Inside an NBA Broadcast: How 50 Cameras Turn a Live Game into TV Magic

From Courtside Rigs to Sky Cams and Rim Views

The mix of sports production technology inside an NBA arena is designed to cover every possible perspective. High, wide-angle cameras show the full court and offensive sets. Low-angle units along the baseline create dramatic, floor-level looks at drives and crossovers. A Steadicam operator roams the sideline with a stabilized rig for fluid motion shots during fast breaks and timeouts. Overhead, a cable-suspended rig carries a Sony P50 on a gimbal, controlled by two specialists—one flies the camera through the air while the other manages framing, zoom, and focus for that signature floating shot. Each basket structure holds extra tools: RED and Sony cameras for alternate views or stills, a remote camera mounted above the rim for straight-down dunk angles, and Sennheiser shotgun mics that pick up the thud of the ball and the squeak of shoes.

Inside an NBA Broadcast: How 50 Cameras Turn a Live Game into TV Magic

Audio, Graphics, and the Broadcast Production Workflow

NBA broadcasts rely on a dense audio network alongside the video grid. Microphones sit around the court, on baskets, and in the stands, with some aimed at on-court sound and others at crowd reactions. All this feeds an audio engineer who keeps effects in sync with the pictures while mixing commentary, arena music, and fan noise. Meanwhile, production staff inside the trucks color-grade the live feeds, manage graphics overlays such as scorebugs and stats, and prepare instant replays. Replay specialists scrub through multiple angles with jog wheels and variable-speed controls, cueing slow-motion breakdowns seconds after a big play. Directors listen to everyone on intercom—camera operators, replay, graphics, announcers—and call out the next shot, replay, or graphic in a tight rhythm so that the home audience experiences one continuous, polished broadcast.

Inside an NBA Broadcast: How 50 Cameras Turn a Live Game into TV Magic

Coordinating NBC Crews and Arena Staff on Game Night

Behind that smooth show is careful coordination between NBC’s broadcast team and arena staff.
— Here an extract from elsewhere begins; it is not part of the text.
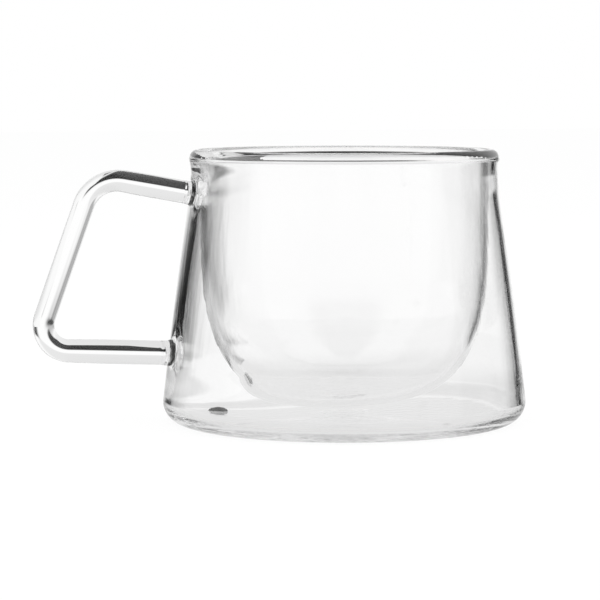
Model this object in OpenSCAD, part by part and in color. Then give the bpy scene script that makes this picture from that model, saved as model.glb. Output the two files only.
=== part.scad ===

Before tipoff, technical crews and Spurs arena personnel confirm camera positions, cable runs, and safe paths for roaming rigs so they never interfere with players or fans. On game night, stage managers and floor producers act as the bridge between the trucks outside and talent inside, relaying timing cues, sponsor reads, and when to prepare for replays or interviews. Camera operators depend on clear directions from the director’s headset, while scoreboard operators and in-arena entertainment staff sync their timing with TV commercial breaks. When it works, the result is that millions of viewers watch a playoff game that feels effortless, even though it rides on a web of fast decisions and constant communication hidden just off camera.